Robert Schonberger at thought home

March, and it’s rainy.

Last week I saw the Belvoir St Theatres production of That Face; I didn’t know much before buying the tickets, other than the seeming miracle of the plays existence.

Polly Stenham wrote the play and then the Royal Court took it and put it on in 2007, and here we are in 2010 seeing an Australian production. Nothing really that amazing, except that Polly Stenham was 19 when she wrote this piece – and thats pretty darned remarkable, especially for the Belvoir, where I’ve seen things like Eugene Ionescos Exit The King starring Geoffrey Rush. So there’s definitely something to live up to.

The play focuses on a broken family, with 4 characters all living alone, with their own personal struggles. All 4 are fully fleshed, and struggle to deal with their families and their own decisions, which is exactly what the play is about.

We meet the daughter of the family first, Mia, a girl out at boarding school. She’s a troublemaker, and when she gets in trouble, she really has one person to talk to, her brother.
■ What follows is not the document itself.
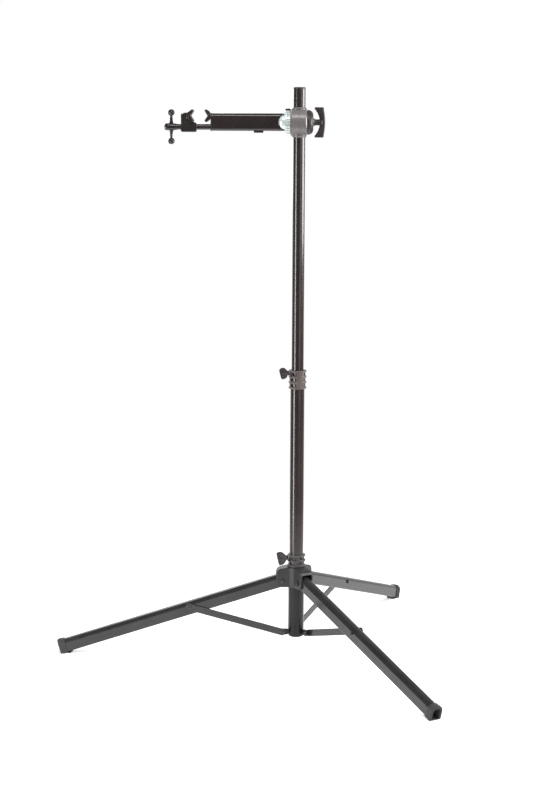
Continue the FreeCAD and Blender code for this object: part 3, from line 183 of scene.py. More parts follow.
FINISHES = {
    "tube_black": dict(
        colour=(0.022, 0.015, 0.0145), tint=(0.031, 0.022, 0.0215), roughness=(0.17, 0.25),
        grain=900.0, coat=0.25, coat_roughness=0.08, bump=0.012, stretch=(1.0, 1.0, 0.02),
        softened=False),
    "leg_grey": dict(
        colour=(0.019, 0.018, 0.018), tint=(0.029, 0.027, 0.027), roughness=(0.12, 0.20),
        grain=700.0, bump=0.06, stretch=(1.0, 1.0, 2.5), specular=0.50),
    "sleeve_grey": dict(
        colour=(0.011, 0.0105, 0.0105), tint=(0.018, 0.017, 0.017), roughness=(0.16, 0.26),
        grain=700.0, bump=0.05, stretch=(1.0, 1.0, 0.1), specular=0.26),
    "hub_grey": dict(
        colour=(0.026, 0.0245, 0.025), tint=(0.036, 0.034, 0.034), roughness=(0.32, 0.46),
        grain=520.0, bump=0.22, depth=0.0001, specular=0.4),
    "collar_plastic": dict(
        colour=(0.094, 0.075, 0.070), tint=(0.120, 0.097, 0.091), roughness=(0.38, 0.52),
        grain=800.0, bump=0.12),
    "hub_plastic": dict(
        colour=(0.060, 0.056, 0.056), tint=(0.078, 0.073, 0.072), roughness=(0.36, 0.50),
        grain=800.0, bump=0.12),
    "head_grey": dict(
        colour=(0.168, 0.152, 0.153), tint=(0.208, 0.190, 0.190), roughness=(0.26, 0.36),
        grain=600.0, bump=0.08, metallic=0.20, softened=False),
    "black_plastic": dict(
        colour=(0.027, 0.022, 0.022), tint=(0.038, 0.032, 0.032), roughness=(0.34, 0.48),
        grain=1100.0, bump=0.16, wear=(0.14, 0.12, 0.118)),
    "satin_black": dict(
        colour=(0.018, 0.014, 0.014), tint=(0.027, 0.022, 0.022), roughness=(0.20, 0.32),
        grain=1100.0, coat=0.35, coat_roughness=0.10, bump=0.05, wear=(0.20, 0.18, 0.17),
        softened=False),
    "knob_black": dict(
        colour=(0.017, 0.0135, 0.013), tint=(0.027, 0.022, 0.020), roughness=(0.34, 0.48),
        grain=1100.0, bump=0.16, wear=(0.14, 0.12, 0.118), specular=0.32),
    "gloss_black": dict(
        colour=(0.020, 0.015, 0.015), tint=(0.029, 0.022, 0.022), roughness=(0.14, 0.22),
        grain=500.0, coat=0.4, coat_roughness=0.06, bump=0.03, wear=(0.12, 0.10, 0.10),
        wear_amount=0.25, softened=False),
    "zinc": dict(
        colour=(0.72, 0.84, 0.86), tint=(0.88, 0.90, 0.84), roughness=(0.24, 0.40), grain=420.0,
        metallic=0.40, bump=0.10, wear=(0.9, 0.9, 0.9)),
    "steel": dict(
        colour=(0.30, 0.30, 0.31), tint=(0.42, 0.42, 0.42), roughness=(0.22, 0.40), grain=600.0,
        metallic=1.0, bump=0.10, wear=(0.7, 0.7, 0.7)),
    "dark_steel": dict(
        colour=(0.055, 0.052, 0.052), tint=(0.080, 0.076, 0.075), roughness=(0.26, 0.42),
        grain=600.0, metallic=0.6, bump=0.12, wear=(0.30, 0.29, 0.28)),
    "rubber": dict(
        colour=(0.028, 0.026, 0.026), tint=(0.040, 0.037, 0.037), roughness=(0.60, 0.80),
        grain=1300.0, bump=0.30, depth=0.0001, wear=(0.15, 0.14, 0.135)),
    # Painted light: a paler copy of the rubber for the jaw pads. Its grey and its pale edges stand
    # in for the light that falls on the pads from the right.
    "pad_rubber_painted_light": dict(
        colour=(0.130, 0.118, 0.112), tint=(0.165, 0.150, 0.144), roughness=(0.55, 0.75),
        grain=1300.0, bump=0.30, depth=0.0001, wear=(0.42, 0.40, 0.38)),
    "nylon": dict(
        colour=(0.70, 0.68, 0.62), tint=(0.78, 0.76, 0.70), roughness=(0.40, 0.55), grain=900.0,
        bump=0.10, wear=(0.85, 0.84, 0.80)),
}
MATERIALS = {name: finish_material(name, **finish) for name, finish in FINISHES.items()}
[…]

The play really is about the twisted relationship between mother and son, Martha and Henry, who we see waking up, hung over, half naked, in bed. The audience is wondering. Martha is a seemingly broken woman, an alcoholic, not quite with it enough to take care of the family, but still smart enough to manipulate and twist her family around her.
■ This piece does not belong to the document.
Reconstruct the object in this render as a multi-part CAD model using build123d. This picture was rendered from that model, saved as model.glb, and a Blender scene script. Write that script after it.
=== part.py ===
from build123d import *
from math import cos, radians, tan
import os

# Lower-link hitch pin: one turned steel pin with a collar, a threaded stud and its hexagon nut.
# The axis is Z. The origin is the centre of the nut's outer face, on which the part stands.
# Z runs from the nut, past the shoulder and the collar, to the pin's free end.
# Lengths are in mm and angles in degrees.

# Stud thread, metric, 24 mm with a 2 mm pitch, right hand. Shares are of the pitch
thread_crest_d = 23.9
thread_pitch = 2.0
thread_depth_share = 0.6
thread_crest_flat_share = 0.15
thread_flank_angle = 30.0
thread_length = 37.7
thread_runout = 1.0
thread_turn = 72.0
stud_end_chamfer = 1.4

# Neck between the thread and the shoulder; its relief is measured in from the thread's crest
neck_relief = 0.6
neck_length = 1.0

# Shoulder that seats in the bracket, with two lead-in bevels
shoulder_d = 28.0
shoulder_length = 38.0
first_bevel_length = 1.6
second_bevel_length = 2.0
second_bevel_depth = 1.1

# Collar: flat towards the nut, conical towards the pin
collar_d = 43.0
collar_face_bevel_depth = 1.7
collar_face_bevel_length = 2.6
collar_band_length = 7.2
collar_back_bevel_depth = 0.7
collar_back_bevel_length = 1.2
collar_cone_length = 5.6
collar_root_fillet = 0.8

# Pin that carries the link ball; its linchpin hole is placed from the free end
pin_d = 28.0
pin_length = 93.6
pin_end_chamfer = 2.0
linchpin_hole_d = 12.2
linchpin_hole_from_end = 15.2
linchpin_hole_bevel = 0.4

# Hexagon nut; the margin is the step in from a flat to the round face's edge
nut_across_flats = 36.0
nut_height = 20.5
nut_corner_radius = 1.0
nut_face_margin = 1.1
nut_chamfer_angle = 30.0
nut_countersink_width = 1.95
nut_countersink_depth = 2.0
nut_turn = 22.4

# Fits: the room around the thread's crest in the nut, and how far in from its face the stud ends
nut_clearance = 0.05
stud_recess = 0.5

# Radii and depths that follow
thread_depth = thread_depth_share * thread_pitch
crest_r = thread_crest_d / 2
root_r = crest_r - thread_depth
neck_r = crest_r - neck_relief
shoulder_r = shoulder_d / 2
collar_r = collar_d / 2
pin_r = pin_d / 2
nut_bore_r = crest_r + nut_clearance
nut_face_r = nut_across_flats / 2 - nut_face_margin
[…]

Mia just wants some sanity, clarity in her life, and tries to pull Henry around, while he, desperately, devoted, still tries to get his mother on the straight and narrow. Hugh, their father, remarried and living overseas, comes home to try and patch things up, and finds a more insane situation at home than otherwise, not realising that his family thinks he has abandoned them.
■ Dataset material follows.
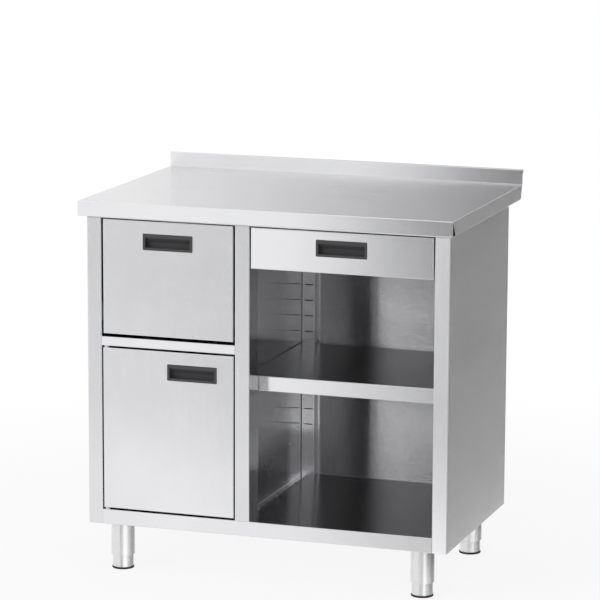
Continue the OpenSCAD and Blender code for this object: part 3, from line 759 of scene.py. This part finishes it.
@dataclass
class Piece:
    """A new piece: its shape in millimetres, what it rides on and how it is finished."""

    name: str
    shape: Shape
    body: str
    finish: Finish
    slot: str
    replaces: tuple[str, ...] = ()
    smooth_angle: float = 40.0
    weld: float = 2e-6
    sliver: float = 1e-6

    def make(self) -> None:
        """Build the mesh with its place in it, close it, dress it and tie it to its body."""
        data = bpy.data.meshes.new(self.name)
        work = bmesh.new()
        raw = bpy.data.meshes.new(self.name + "_raw")
        raw.from_pydata((self.shape.points * MM).tolist(), [], self.shape.faces.tolist())
        work.from_mesh(raw)
        bmesh.ops.remove_doubles(work, verts=work.verts, dist=self.weld)
        bmesh.ops.dissolve_degenerate(work, edges=work.edges, dist=self.sliver)
        bmesh.ops.recalc_face_normals(work, faces=work.faces)
        work.to_mesh(data)
        work.free()
        bpy.data.meshes.remove(raw)
        data.polygons.foreach_set("use_smooth", np.ones(len(data.polygons), bool))
        data.set_sharp_from_angle(angle=math.radians(self.smooth_angle))
        data.materials.append(self.finish.material())
        made = linked(self.name, data)
        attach(made, self.body)
        if self.replaces:
            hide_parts(*self.replaces)
        LOG.info("%s on %s: %d faces", self.name, self.body, len(data.polygons))


def polygon(sides: int, across: float) -> np.ndarray:
    """Corners of a regular polygon, n by 2.

    Args:
        sides: How many sides it has.
        across: Its width across its flats.

    Returns:
        The points (r cos a, r sin a), half a step off the X axis.
    """
    angle = (np.arange(sides) + 0.5) * 2 * np.pi / sides
    radius = across / 2 / math.cos(math.pi / sides)
    return np.stack([radius * np.cos(angle), radius * np.sin(angle)], axis=1)


def rounded_square(side: float, radius: float, steps: int = 6) -> np.ndarray:
    """Outline of a square with rounded corners, n by 2.

    Args:
        side: The length of its sides.
        radius: The radius of its corners.
        steps: Number of points in each corner.

    Returns:
        Four quarter turns of the radius, each about the centre of its corner.
    """
    angle = np.linspace(0, np.pi / 2, steps)[None] + np.arange(4)[:, None] * np.pi / 2
    middle = (side / 2 - radius) * np.sqrt(2)
    corner = np.arange(4)[:, None] * np.pi / 2 + np.pi / 4
    x = middle * np.cos(corner) + radius * np.cos(angle)
    y = middle * np.sin(corner) + radius * np.sin(angle)
    return np.stack([x.ravel(), y.ravel()], axis=1)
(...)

The great thing is just how gripping the stories of all four of them are. Every one in the family is terribly flawed in their own way, and we feel for their struggles in their lives, and it’s great to see the broken interaction between mothers and sons, sisters and brothers, and the modern 21st century divorced parents. I guess the quote that comes to mind is, obviously,

Happy families are all alike; every unhappy family is unhappy in its own way.—Leo Tolstoy

It’s a remarkably vivid play, very honest, with great modern dialogue. Worth watching, and I can understand why the Belvoir production is sold out. The production at the Belvoir is great, with the notable inexperience of the younger cast members showing at points, but not detracting from the overall experience. I’ll be watching out for Pollys next play.